Michael continued: “The fox hunting ban has had a traumatic effect on rural social life. Hunting is not just for toffs – they hunt but so does anyone else. In the hunting field everyone is equal – for people with a great common purpose – and that disappeared with the ban. You can no longer go to a pub and talk about hunting; it has left a huge void. I have met people through hunting, but if I came to the Island now I wouldn’t get to know any of those people. I hope there will be a day when hunting does come back. I was sad and more than slightly annoyed when the ban came in. I can see how some people see it as cruel, but it wasn’t because the end of a fox was very quick.

“I was active in hunting politics and would write in the local papers. I made myself a nuisance, and I founded the regionalisation of the British Field Sports Society, which until then had been central. I said if they were going to deal with problems they had to deal with them on a local basis. I wrote reform articles, and strangely enough people took notice of them and they had quite an influence.

“I was against the wearing of red coats except by officials, and since I retired as a Master I never wore the red coat. Tradition is too strong sometimes, and throttles, and I think tradition throttled hunting a bit, and was finding itself difficult to relate to the public.”

After retiring as the IW Hunt Master, Michael took up horse breeding. “I had a slight introduction to horse racing because Carolyn’s brother in law is Henry Candy, who trains at Lambourn, so I decided to go to the Tattersall’s Sales and buy horses.

“I spent hours studying the Tattersall’s catalogue, and picked out the horses I wanted. Off I went in eager anticipation, but they all went for up to £400,000, bought by the Arab breeders. However, there was a man called Jim Joel who was 94 and having a dispersal sale. He had been very successful, and in the catalogue was a partially blind mare, which I thought no one would want.

“I rang my bank manager, who gave me an overdraft of £20,000, and I went to the sale – and the mare went for £280,000. So I closed my catalogue and said ‘finished!’ But the next horse through the ring called Regal Beauty had good pedigree, but no great class. She had a Shirley Heights (Derby winner foal) so I thought if it is good enough for Shirley Heights it’s good enough for me, and I bought her for £5,200. I later bought another horse, Crystal Spray for £7,000 and both bred Group One winners.

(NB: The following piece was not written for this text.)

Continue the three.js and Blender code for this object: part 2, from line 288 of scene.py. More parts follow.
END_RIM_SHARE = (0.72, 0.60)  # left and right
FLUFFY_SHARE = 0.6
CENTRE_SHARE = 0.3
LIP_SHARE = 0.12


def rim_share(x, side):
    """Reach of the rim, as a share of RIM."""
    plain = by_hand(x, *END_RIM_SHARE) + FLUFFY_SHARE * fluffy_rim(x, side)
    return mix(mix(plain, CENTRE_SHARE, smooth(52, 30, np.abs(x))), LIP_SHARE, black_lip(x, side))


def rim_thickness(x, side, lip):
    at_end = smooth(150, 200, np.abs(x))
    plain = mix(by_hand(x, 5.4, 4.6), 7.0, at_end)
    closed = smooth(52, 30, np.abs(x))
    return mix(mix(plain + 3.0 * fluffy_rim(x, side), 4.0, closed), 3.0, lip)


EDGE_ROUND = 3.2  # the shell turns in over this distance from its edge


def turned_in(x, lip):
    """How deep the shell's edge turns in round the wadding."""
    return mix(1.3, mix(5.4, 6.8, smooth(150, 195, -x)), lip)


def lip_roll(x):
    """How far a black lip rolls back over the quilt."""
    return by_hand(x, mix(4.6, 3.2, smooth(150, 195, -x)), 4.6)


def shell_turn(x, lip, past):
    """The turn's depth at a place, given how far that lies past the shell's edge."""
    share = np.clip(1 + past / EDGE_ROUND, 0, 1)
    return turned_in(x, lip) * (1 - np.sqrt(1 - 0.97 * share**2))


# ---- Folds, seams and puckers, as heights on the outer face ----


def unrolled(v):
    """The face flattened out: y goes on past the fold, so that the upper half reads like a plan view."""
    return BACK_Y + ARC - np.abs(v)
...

“Regal Beauty was five months pregnant with King’s Theatre when Sheikh Mohammed bought a share for £350,000, so he became my partner. He tried to buy my share for £200,000 but I refused, and offered to buy his share for £200,000 – which he didn’t like very much.”

Michael hardly hesitated when asked what if he had to choose between cattle and horses. He said: “Cattle are more important to me than horses. I only have one horse left, because I have had one or two health blips. The colt, Crystal Monarch, is two years old and with Henry Cecil, and I tell everyone it is going to win the Derby. It is bred to win the Derby, a wonderful pedigree and a good looking horse. He has the physique to win the Derby, but whether he has the temperament, we don’t know yet. If we are lucky, and he proves a good horse we will go for the Derby in June.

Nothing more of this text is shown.